"""
Backtracking solution to weighted interval scheduling.
I've set the requests have length >= 5 to make things a little faster and avoid
the trivial cases of a bunch of length 1 requests
"build" can handle 200 requests within a few seconds
"""
import random
from itertools import chain, combinations
from tqdm import tqdm
# return the powerset of the input
def powerset(iterable):
s = list(iterable)
return chain.from_iterable(combinations(s, r) for r in range(len(s) + 1))
# generate one random request with start/end in the set [0, 1, ..., 9]
# and value a uniform real number between 0 and 10
# repeatedly re-randomizes until meeting lasts at least 5 minutes
def random_request():
req = [sorted(random.sample(range(100), 2)), random.random() * 10]
while req[0][1] - req[0][0] < 5:
req = [sorted(random.sample(range(100), 2)), random.random() * 10]
return req
# generate n random requests
def make_requests(n):
return [random_request() for i in range(n)]
# return a boolean for whether the meetings r1 and r2 are compatible
# (True = are compatible = don't overlap)
def compatible(r1, r2):
return r2[0][1] <= r1[0][0] or r2[0][0] >= r1[0][1]
# return a boolean for whether "request" is compatible with EVERY
# request in the list "solution"
def is_compatible(request, solution):
r = request
return all(compatible(r, s) for s in solution)

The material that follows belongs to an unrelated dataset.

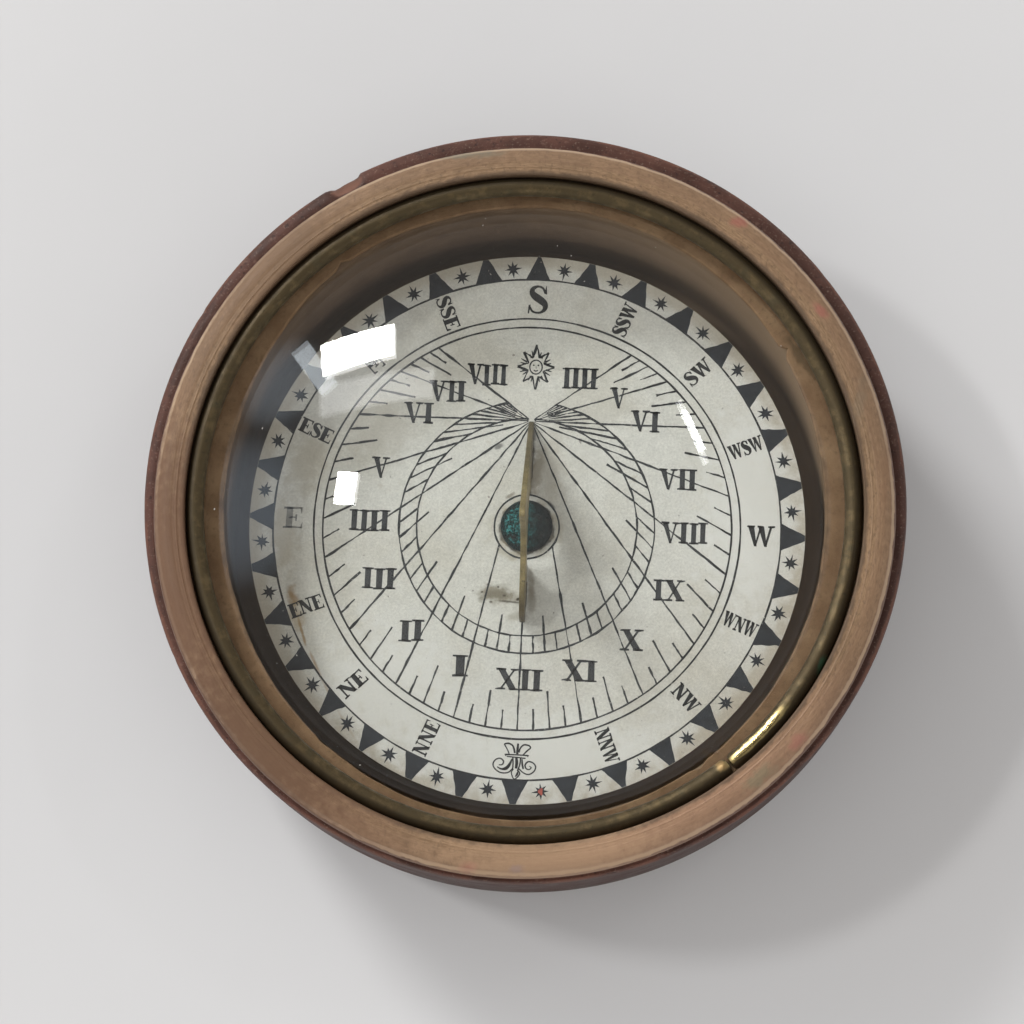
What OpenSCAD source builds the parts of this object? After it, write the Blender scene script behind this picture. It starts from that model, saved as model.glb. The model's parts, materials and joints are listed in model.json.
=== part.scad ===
// Pocket sundial compass: a compass card that carries a gnomon and turns on a
// needle point, in a shallow turned wooden case under a domed glass.
// Millimetres. The case stands on z = 0 about the z axis, with the south
// point of the dial towards +y.

/* [Case] */
// Outer diameter of the wooden case
case_d = 60; // [56:0.5:68]
// Height of the shoulder above the base
shoulder_h = 17.5; // [16:0.1:22]
// Width of the shoulder outside the rim
shoulder_w = 1; // [0.8:0.1:2]
// Rounding of the outer edge of the shoulder
shoulder_round = 0.6; // [0.2:0.1:0.8]
// Height at which the bowed wall reaches its full width
belly_h = 11; // [8:0.5:14]
// Distance that the foot stands in from the wall
foot_inset = 5.5; // [3:0.5:8]
// Width of the flat ring that the case stands on
foot_w = 4; // [2:0.5:8]
// Depth of the hollow turned under the base
foot_hollow = 0.4; // [0.2:0.1:0.8]
// Thickness of the floor, down to the foot ring
floor_t = 3; // [2.6:0.1:4]
// Rounding between the chamber's wall and its floor
floor_round = 1.5; // [0.5:0.1:3]

/* [Rim] */
// Height of the rim above the shoulder
rim_h = 2.5; // [2.3:0.1:3.5]
// Width of the rim, from the lid seat to the mouth
rim_w = 2.5; // [2:0.1:3.5]
// Height of the straight part that the lid slides on
land_h = 1.2; // [0.6:0.1:1.8]
// Width of the rounded slope above the straight part
rim_slope_w = 1.5; // [0.5:0.1:1.7]
// Bevel of the rim's inner edge
rim_bevel = 0.15; // [0.05:0.05:0.25]
// Width of the ledge that carries the glass
ledge_w = 2.3; // [2.1:0.1:3]
// Depth of the ledge below the shoulder
ledge_drop = 0.8; // [0.4:0.1:1.2]

/* [Glass] */
// Thickness of the bedding washer
bedding_t = 0.4; // [0.2:0.1:0.8]
// Distance that the washer stands back from the chamber
bedding_inset = 0.2; // [0:0.1:0.6]
// Thickness of the flat edge of the glass
glass_edge_t = 1.05; // [0.8:0.05:1.4]
// Thickness of the dome
glass_t = 1; // [0.7:0.1:1.2]
// Width of the flat edge that the ring presses on
glass_edge_w = 1.45; // [1:0.05:1.8]
// Rise of the dome above its flat edge
dome_rise = 6.6; // [4:0.2:9]
// Gap round the edge of the glass
glass_gap = 0.1; // [0.05:0.05:0.2]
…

# checks whether "solution" is valid, meaning there are no two overlapping
# requests. This is slow!
def valid_solution(solution):
return all(
is_compatible(solution[i], solution[i + 1 :]) for i in range(len(solution) - 1)
)
# compute the total value of all meetings in "solution"
def score(solution):
return sum(r[1] for r in solution)
# plot a set of requests
def plot_requests(requests):
for r in sorted(requests, key=lambda x: x[0][1]):
print(
" " * (r[0][0])
+ "-" * (r[0][1] - r[0][0])
+ " ("
+ str(round(r[1], 2))
+ ")"
)
# greedy solution from previous code
def greedy(requests, sort_key):
sorted_requests = sorted(requests, key=sort_key) # O(n*log(n))
solution = []
solution.append(sorted_requests.pop(0))
while len(sorted_requests) > 0: # O(n)
request = sorted_requests.pop(0)
if is_compatible(request, solution):
solution.append(request)
return solution
shortest = lambda x: x[0][1] - x[0][0]
most_value = lambda x: -x[1]
density = lambda x: -(x[1]) / (x[0][1] - x[0][0])
# brute force solution, slow!
def brute_force(requests):
all_poss = powerset(requests)
best_score = 0
best_sol = []
# loop over all subsets of meetings
for sol in tqdm(all_poss, total=2 ** len(requests)):
if not valid_solution(sol):
continue
# if solution has no overlaps, compute its score
sc = score(sol)
# if score is a new record, save it
if sc > best_score:
best_score = sc
best_sol = sol
return best_sol
# to help you write recursive functions, always plan out
# SUPER explicitly what the inputs and outputs are
# input:
# remaining_requests: list of remaining requests to choose from
# (at the start, all requests are remaining)
# output:
# the best solution using just "remaining_requests"
def backtracking(remaining_requests):
"""
find next valid requests
add it or not, return which of those leads to the largest score
if no other valid requests, just return score
"""
# make a copy so we don't mess things up when we pop!
# SUPER IMPORTANT
rr = list(remaining_requests)
if not rr:
return []
# take the first request
# we are going to try (1) to accept it, and (2) to reject it, recursively
# solve both versions, and keep which one is better
to_add = rr.pop(0)
# find requests compatible with "to_add"
remaining_valid_requests = [
req for req in rr if compatible(to_add, req)
]
# recursively compute best solution using "to_add"
version_accept = [to_add] + backtracking(remaining_valid_requests)
# recursively compute best solution not using "to_add"
version_reject = backtracking(rr)
# return the one that is the max, using the "score" function as
# the way of assigning value (this is like using "key" when sorting)
return max([version_accept, version_reject], key=score)